Jill Biden plays host at fraught diplomatic summit



As the summit kicks off Wednesday evening in Los Angeles, Mexico’s President Andrés Manuel López Obrador, as well as the leaders of El Salvador, Honduras and Guatemala, are not in attendance, protesting President Joe Biden’s decision not to include Cuba, Venezuela and Nicaragua at the talks. The disruptive nature of the snubs from several US allies has caused more headaches for the administration, obscuring the larger purpose of the summit, which the United States has not hosted since its inception in 1994.

However, for the first lady, the show must go on.

Despite the swirl of controversy as to whether a boycotted summit is a bust before it even begins, Jill Biden will host at at least two solo events for a dozen or so spouses of the confirmed 23 heads of state who are attending the three-day meet-up of Western Hemisphere leaders. The events have been in the works for the last several weeks, in coordination with the East Wing, according to a White House official.
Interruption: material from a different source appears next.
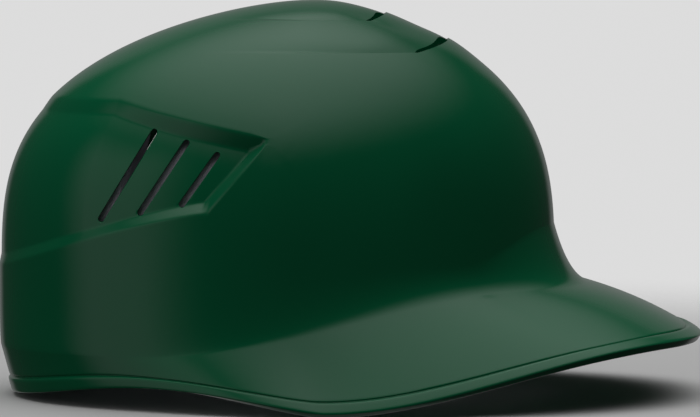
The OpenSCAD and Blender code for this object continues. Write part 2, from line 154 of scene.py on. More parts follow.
# The lining
foam_t = 11
comfort_t = 5
pad_gap = 0.6
panel_lead = 24
panel_over = 8
dip_room = 0.6


class Vents:
    """A pair of top vents: how far forward the middle of its edge lies, half its span, the length
    of the lobe behind it, and how far its ends are swept back. The sides of the lobe are a level
    curve of the dome."""

    def __init__(self, tip, span, run, sweep):
        self.tip, self.span, self.run, self.sweep = tip, span, run, sweep

    def edge(self, y):
        """x of the edge at y, which sweeps back as a power of the distance from its tip."""
        return self.tip - self.sweep * np.abs(y / self.span) ** edge_power

    def half(self, s):
        """Half width of the lobe at s, 0 at its edge and 1 at its end, along the level curve."""
        corner = self.edge(self.span)
        k = share_at(corner, self.span)
        along = belt_cosine(corner - s * self.run, k)
        return dome_w / 2 * k * np.sqrt(np.maximum(0, 1 - along ** 2))

    def lobe(self, x, y):
        """(s, w) of plan points on the lobe, w from -1 to 1 across it, found in a few steps."""
        s = np.zeros(np.shape(x))
        for _ in range(16):
            w = np.clip(y / self.half(s), -1.2, 1.2)
            ahead = (self.edge(w * self.span) - x) / self.run
            s = np.clip(ahead, 0, 1)
        return ahead, y / self.half(s)

    def outline(self, n=600):
        """Plan outline of the lobe's left half: its edge from the middle out, then its side."""
        y = np.linspace(0, self.span, n)
        s = np.linspace(0, 1, n)
        x = np.concatenate([self.edge(y), self.edge(self.span) - s * self.run])
        return x, np.concatenate([y, self.half(s)])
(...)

Biden’s spousal program will showcase cultural elements of Los Angeles, and in the process, the first lady will be continuing a theme she began on her diplomatic visits last month to Ecuador, Panama and Costa Rica: it is better to be on the right side of the US than the wrong side.

In San José, Costa Rica, before heading back to Washington, and following meetings with the President of that country, Biden felt certain her time as emissary — in a region of the world ripe with political strife and economic uncertainty — served its purpose.

“All of the countries I’ve visited said that they would be [at the Summit of the Americas. I’m looking forward to it,” she said at the time.

Biden’s confidence, even as calls for boycotts of the summit grew louder, came on the heels of her remarks in each country’s capital city centered on the benefits of a healthy partnership with the US. Unlike Vice President Kamala Harris’ message of “do not come [to the United States],” which she bluntly communicated during her visit last June to Mexico and Guatemala, Biden’s tone was closer to “stay where you are and reap the benefits of a US relationship.” At each stop, Biden backed her message with announcements of funding or aid, and pledges of support from America.

“Alone, you can only do so much,” Biden said, during a speech attended by President Guillermo Lasso at the presidential palace. Lasso and his wife will be at the summit.

“The first lady will be hosting a program for the spouses attending the summit to gather as a group and get to know one another,” Biden’s press secretary Michael LaRosa tells CNN.

On Thursday, Biden makes her own diplomatic in-roads, hosting a brunch, which LaRosa notes will be “near the ocean.” It is common for the first lady or leader-spouse of the host country for global summits to organize, plan and execute a number of events to keep the other halves of world leaders occupied, while their spouses hash out complex issues that will undoubtedly arise at this particular gathering.

That evening, Biden joins the President at the Getty Villa, a museum with views of the Pacific Ocean, for a welcome party and dinner for the leaders and their spouses.

On Friday, Biden’s main event — a lunch at the Disney Concert Hall — will take place with entertainment featuring the Youth Orchestra of Los Angeles and a performance by the Torres-Martinez Cahuilla Bird Singers, a Native American-inspired group that tells stories of indigenous people via rhythmic song and gourd rattles.

Lunch will be prepared by 10 female chefs and restaurateurs from the Los Angeles area, part of the “Re: Her” program, a national, non-profit platform that created to help women entrepreneurs in the food and drink space. The first lady will make remarks to the assembled spouses during the luncheon, focused, says LaRosa, on the “interconnectedness of our world, especially the Americas.”